:: What is required ::
Quote every line of the material beneath this one.

:: Available data ::
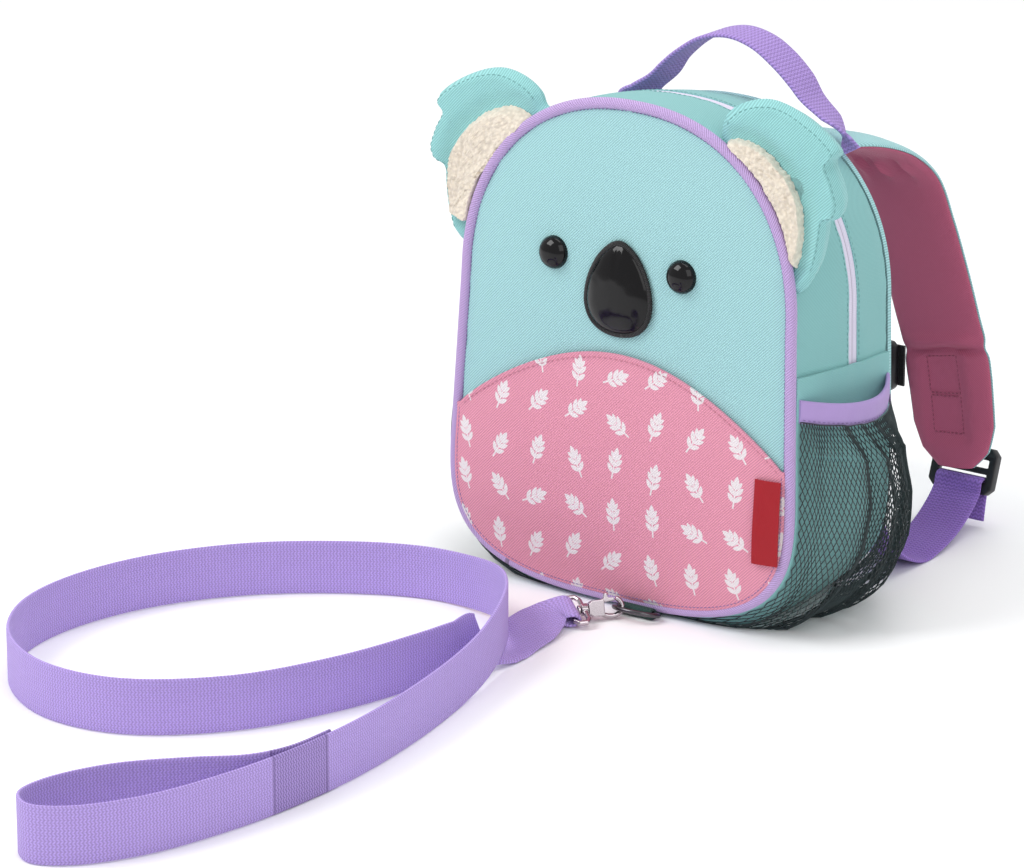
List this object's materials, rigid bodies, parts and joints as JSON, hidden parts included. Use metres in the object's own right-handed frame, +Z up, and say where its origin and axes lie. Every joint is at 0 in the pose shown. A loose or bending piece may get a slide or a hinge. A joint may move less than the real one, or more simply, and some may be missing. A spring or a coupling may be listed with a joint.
{
  "type": "toddler harness backpack",
  "caption": "Small animal-faced zipped backpack with ears, net side pockets, padded shoulder straps, a carry handle and a clip-on webbing tether",
  "frame": {"origin": "on the floor at the middle of the bag's flat base", "axes": "+Z up, the animal face towards -Y, the shoulder straps towards +Y, +X to the viewer's right"},
  "size_m": [0.2954, 0.5713, 0.246],
  "materials": {
    "shell": "light mint twill",
    "gusset": "darker mint twill",
    "pink": "pink printed twill",
    "piping": "lavender corded piping",
    "binding": "lavender grosgrain",
    "handle_web": "violet woven webbing",
    "tether_web": "light lavender woven webbing",
    "fleece": "cream sherpa fleece",
    "patent": "glossy black patent",
    "thread": "black satin stitch",
    "label": "red woven tab",
    "zip": "pale zip tape and coil",
    "net": "charcoal green net",
    "lining": "dusty rose lining",
    "lower_web": "purple woven webbing",
    "black_plastic": "semi-gloss black",
    "chrome": "bright chrome",
    "steel": "dark nickel",
    "tab_web": "dark green webbing"
  },
  "bodies": {
    "bag": {"front_panel": "shell", "belly_panel": "pink", "front_piping": "piping", "gusset_front": "gusset", "zip_tape": "zip", "gusset_back": "gusset", "lower_band": "gusset", "back_panel": "shell", "zip_slider": "zip", "label_tab": "label", "eye_left": "patent", "eye_right": "patent", "nose_rim": "thread", "nose": "patent", "ear_left": "shell", "ear_right": "shell", "ear_fleece_left": "fleece", "ear_fleece_right": "fleece", "pocket_mesh_left": "net", "pocket_mesh_right": "net", "pocket_binding_left": "binding", "pocket_binding_right": "binding", "handle": "handle_web", "strap_pad_left": "shell", "strap_pad_right": "shell", "strap_lining_left": "lining", "strap_lining_right": "lining", "lower_webbing_left": "lower_web", "lower_webbing_right": "lower_web", "ladder_lock_left": "black_plastic", "ladder_lock_right": "black_plastic", "buckle_socket": "black_plastic", "buckle_plug": "black_plastic", "chest_webbing_right": "black_plastic", "chest_webbing_left": "black_plastic", "ring": "steel", "ring_tab": "tab_web", "swivel_eye": "chrome", "tether": "tether_web"},
    "hook": {"hook_body": "chrome"},
    "gate": {"hook_gate": "chrome"}
  },
  "joints": [
    {"name": "hook_swivel", "type": "hinge", "parent": "bag", "child": "hook", "pos_m": [0.00089, -0.06966, 0.0055], "axis": [0.6198, 0.7848, 0], "range_deg": [-12, 12]},
    {"name": "gate_spring", "type": "hinge", "parent": "hook", "child": "gate", "pos_m": [0.00484, -0.06335, 0.00776], "axis": [0.7375, -0.5824, 0.342], "range_deg": [-14, 0], "stiffness_Nm_per_rad": 0.01, "springref_deg": 17.19}
  ]
}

:: Written solution ::
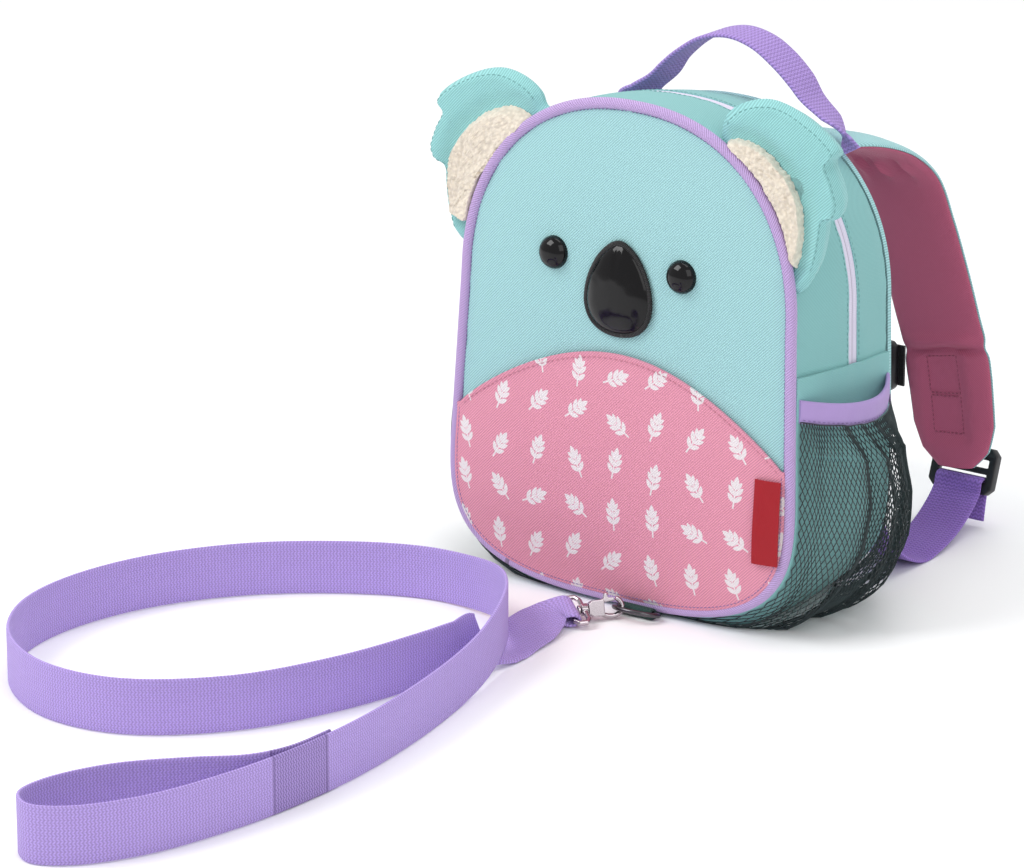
List this object's materials, rigid bodies, parts and joints as JSON, hidden parts included. Use metres in the object's own right-handed frame, +Z up, and say where its origin and axes lie. Every joint is at 0 in the pose shown. A loose or bending piece may get a slide or a hinge. A joint may move less than the real one, or more simply, and some may be missing. A spring or a coupling may be listed with a joint.
{
  "type": "toddler harness backpack",
  "caption": "Small animal-faced zipped backpack with ears, net side pockets, padded shoulder straps, a carry handle and a clip-on webbing tether",
  "frame": {"origin": "on the floor at the middle of the bag's flat base", "axes": "+Z up, the animal face towards -Y, the shoulder straps towards +Y, +X to the viewer's right"},
  "size_m": [0.2954, 0.5713, 0.246],
  "materials": {
    "shell": "light mint twill",
    "gusset": "darker mint twill",
    "pink": "pink printed twill",
    "piping": "lavender corded piping",
    "binding": "lavender grosgrain",
    "handle_web": "violet woven webbing",
    "tether_web": "light lavender woven webbing",
    "fleece": "cream sherpa fleece",
    "patent": "glossy black patent",
    "thread": "black satin stitch",
    "label": "red woven tab",
    "zip": "pale zip tape and coil",
    "net": "charcoal green net",
    "lining": "dusty rose lining",
    "lower_web": "purple woven webbing",
    "black_plastic": "semi-gloss black",
    "chrome": "bright chrome",
    "steel": "dark nickel",
    "tab_web": "dark green webbing"
  },
  "bodies": {
    "bag": {"front_panel": "shell", "belly_panel": "pink", "front_piping": "piping", "gusset_front": "gusset", "zip_tape": "zip", "gusset_back": "gusset", "lower_band": "gusset", "back_panel": "shell", "zip_slider": "zip", "label_tab": "label", "eye_left": "patent", "eye_right": "patent", "nose_rim": "thread", "nose": "patent", "ear_left": "shell", "ear_right": "shell", "ear_fleece_left": "fleece", "ear_fleece_right": "fleece", "pocket_mesh_left": "net", "pocket_mesh_right": "net", "pocket_binding_left": "binding", "pocket_binding_right": "binding", "handle": "handle_web", "strap_pad_left": "shell", "strap_pad_right": "shell", "strap_lining_left": "lining", "strap_lining_right": "lining", "lower_webbing_left": "lower_web", "lower_webbing_right": "lower_web", "ladder_lock_left": "black_plastic", "ladder_lock_right": "black_plastic", "buckle_socket": "black_plastic", "buckle_plug": "black_plastic", "chest_webbing_right": "black_plastic", "chest_webbing_left": "black_plastic", "ring": "steel", "ring_tab": "tab_web", "swivel_eye": "chrome", "tether": "tether_web"},
    "hook": {"hook_body": "chrome"},
    "gate": {"hook_gate": "chrome"}
  },
  "joints": [
    {"name": "hook_swivel", "type": "hinge", "parent": "bag", "child": "hook", "pos_m": [0.00089, -0.06966, 0.0055], "axis": [0.6198, 0.7848, 0], "range_deg": [-12, 12]},
    {"name": "gate_spring", "type": "hinge", "parent": "hook", "child": "gate", "pos_m": [0.00484, -0.06335, 0.00776], "axis": [0.7375, -0.5824, 0.342], "range_deg": [-14, 0], "stiffness_Nm_per_rad": 0.01, "springref_deg": 17.19}
  ]
}